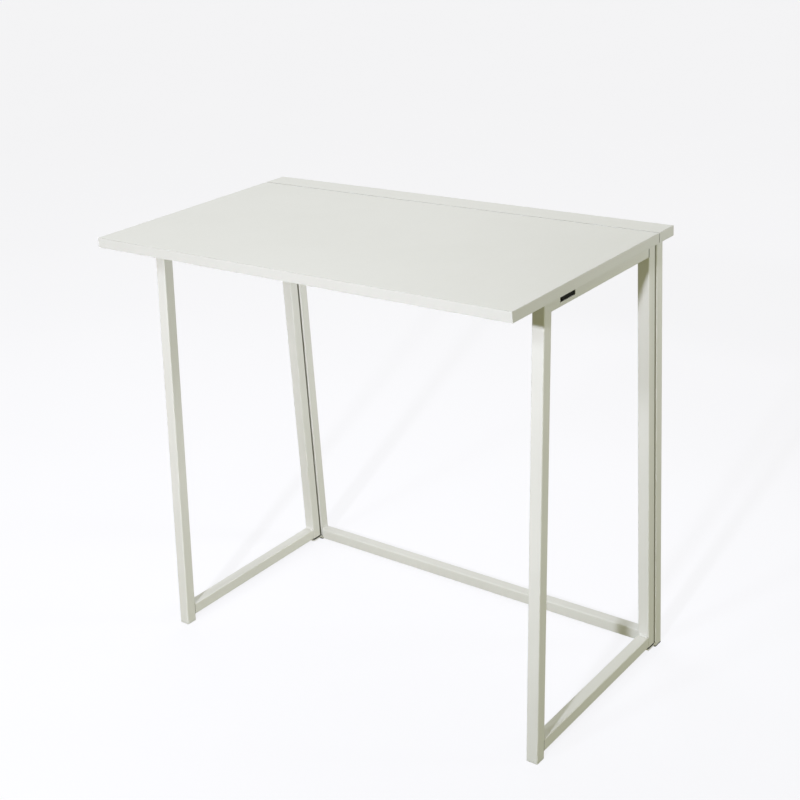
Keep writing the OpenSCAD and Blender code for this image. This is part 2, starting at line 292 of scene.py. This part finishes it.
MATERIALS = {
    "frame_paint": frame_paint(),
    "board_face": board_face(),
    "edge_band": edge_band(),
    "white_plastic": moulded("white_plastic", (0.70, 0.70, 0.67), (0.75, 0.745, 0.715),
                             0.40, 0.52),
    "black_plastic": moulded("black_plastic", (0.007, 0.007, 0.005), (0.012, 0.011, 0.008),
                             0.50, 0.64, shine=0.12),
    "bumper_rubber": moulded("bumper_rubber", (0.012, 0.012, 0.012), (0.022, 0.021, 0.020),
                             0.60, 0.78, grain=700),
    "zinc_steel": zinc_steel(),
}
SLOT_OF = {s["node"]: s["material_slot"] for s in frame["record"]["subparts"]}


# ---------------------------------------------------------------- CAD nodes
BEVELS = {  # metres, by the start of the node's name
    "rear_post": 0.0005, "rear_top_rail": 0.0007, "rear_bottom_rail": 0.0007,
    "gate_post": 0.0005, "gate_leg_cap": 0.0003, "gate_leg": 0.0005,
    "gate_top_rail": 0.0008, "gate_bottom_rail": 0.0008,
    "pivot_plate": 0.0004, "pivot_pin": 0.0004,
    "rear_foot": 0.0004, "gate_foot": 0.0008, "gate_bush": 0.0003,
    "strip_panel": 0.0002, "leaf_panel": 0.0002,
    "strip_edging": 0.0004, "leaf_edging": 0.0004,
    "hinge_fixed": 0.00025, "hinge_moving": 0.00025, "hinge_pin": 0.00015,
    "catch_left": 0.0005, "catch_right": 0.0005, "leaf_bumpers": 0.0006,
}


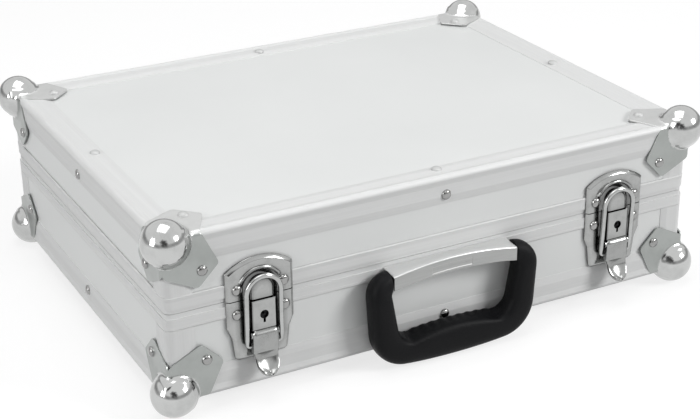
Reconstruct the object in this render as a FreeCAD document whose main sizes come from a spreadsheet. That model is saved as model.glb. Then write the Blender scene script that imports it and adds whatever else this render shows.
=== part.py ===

==

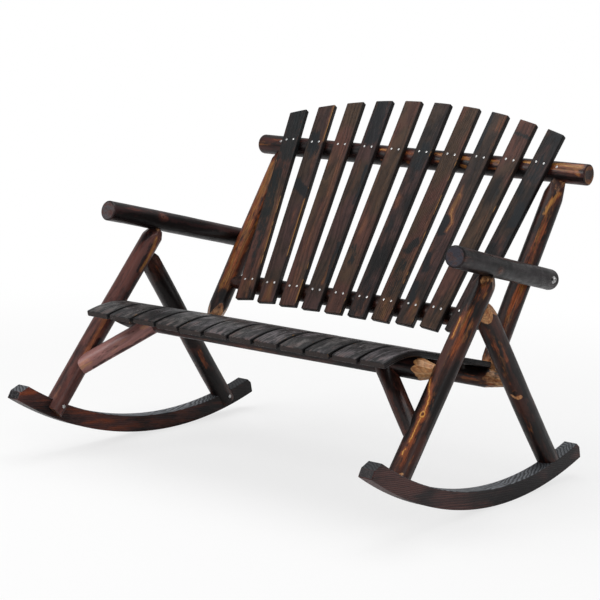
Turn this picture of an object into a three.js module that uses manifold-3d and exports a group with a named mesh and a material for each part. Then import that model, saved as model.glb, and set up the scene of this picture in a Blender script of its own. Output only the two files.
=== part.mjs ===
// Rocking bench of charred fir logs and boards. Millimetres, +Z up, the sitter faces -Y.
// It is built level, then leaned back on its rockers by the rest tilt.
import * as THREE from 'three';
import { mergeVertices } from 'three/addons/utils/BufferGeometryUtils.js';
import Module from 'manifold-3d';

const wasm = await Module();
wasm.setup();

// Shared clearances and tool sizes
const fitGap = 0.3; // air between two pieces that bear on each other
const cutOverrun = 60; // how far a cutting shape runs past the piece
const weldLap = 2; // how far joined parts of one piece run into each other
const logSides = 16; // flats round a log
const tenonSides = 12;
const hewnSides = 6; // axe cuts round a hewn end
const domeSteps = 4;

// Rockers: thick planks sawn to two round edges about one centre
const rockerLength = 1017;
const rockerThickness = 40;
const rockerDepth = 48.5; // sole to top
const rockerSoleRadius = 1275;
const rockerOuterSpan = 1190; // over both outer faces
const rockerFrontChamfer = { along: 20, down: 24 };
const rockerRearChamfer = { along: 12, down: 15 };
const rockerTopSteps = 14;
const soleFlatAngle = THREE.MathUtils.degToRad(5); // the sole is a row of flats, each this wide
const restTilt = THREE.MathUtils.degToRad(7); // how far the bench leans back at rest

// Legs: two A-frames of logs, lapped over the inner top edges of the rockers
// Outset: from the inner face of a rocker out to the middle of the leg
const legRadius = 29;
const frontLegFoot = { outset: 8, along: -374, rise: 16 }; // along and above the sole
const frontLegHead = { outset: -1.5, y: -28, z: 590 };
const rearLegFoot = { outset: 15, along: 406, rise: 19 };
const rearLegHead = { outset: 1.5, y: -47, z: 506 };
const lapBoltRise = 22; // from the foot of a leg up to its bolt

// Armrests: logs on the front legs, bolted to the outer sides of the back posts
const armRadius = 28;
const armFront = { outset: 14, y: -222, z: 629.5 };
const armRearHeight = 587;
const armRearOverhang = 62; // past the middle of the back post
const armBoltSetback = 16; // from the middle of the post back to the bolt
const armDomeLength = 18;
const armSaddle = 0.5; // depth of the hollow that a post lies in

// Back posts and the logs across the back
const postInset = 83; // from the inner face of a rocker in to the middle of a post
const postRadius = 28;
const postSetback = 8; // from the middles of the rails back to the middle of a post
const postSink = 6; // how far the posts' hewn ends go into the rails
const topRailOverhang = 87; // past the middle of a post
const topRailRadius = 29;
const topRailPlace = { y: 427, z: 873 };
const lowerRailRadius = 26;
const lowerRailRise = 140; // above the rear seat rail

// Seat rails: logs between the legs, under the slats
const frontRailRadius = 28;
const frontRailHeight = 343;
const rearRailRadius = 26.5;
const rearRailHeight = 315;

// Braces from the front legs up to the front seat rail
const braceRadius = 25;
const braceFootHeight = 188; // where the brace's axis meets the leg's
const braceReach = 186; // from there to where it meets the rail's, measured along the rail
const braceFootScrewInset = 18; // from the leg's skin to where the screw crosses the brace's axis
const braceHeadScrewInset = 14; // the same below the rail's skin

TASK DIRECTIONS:
Gather every line from the listing above in which "saved" appears, and copy those lines.

WORKED SOLUTION:
Reconstruct the object in this render as a FreeCAD document whose main sizes come from a spreadsheet. That model is saved as model.glb. Then write the Blender scene script that imports it and adds whatever else this render shows.
Turn this picture of an object into a three.js module that uses manifold-3d and exports a group with a named mesh and a material for each part. Then import that model, saved as model.glb, and set up the scene of this picture in a Blender script of its own. Output only the two files.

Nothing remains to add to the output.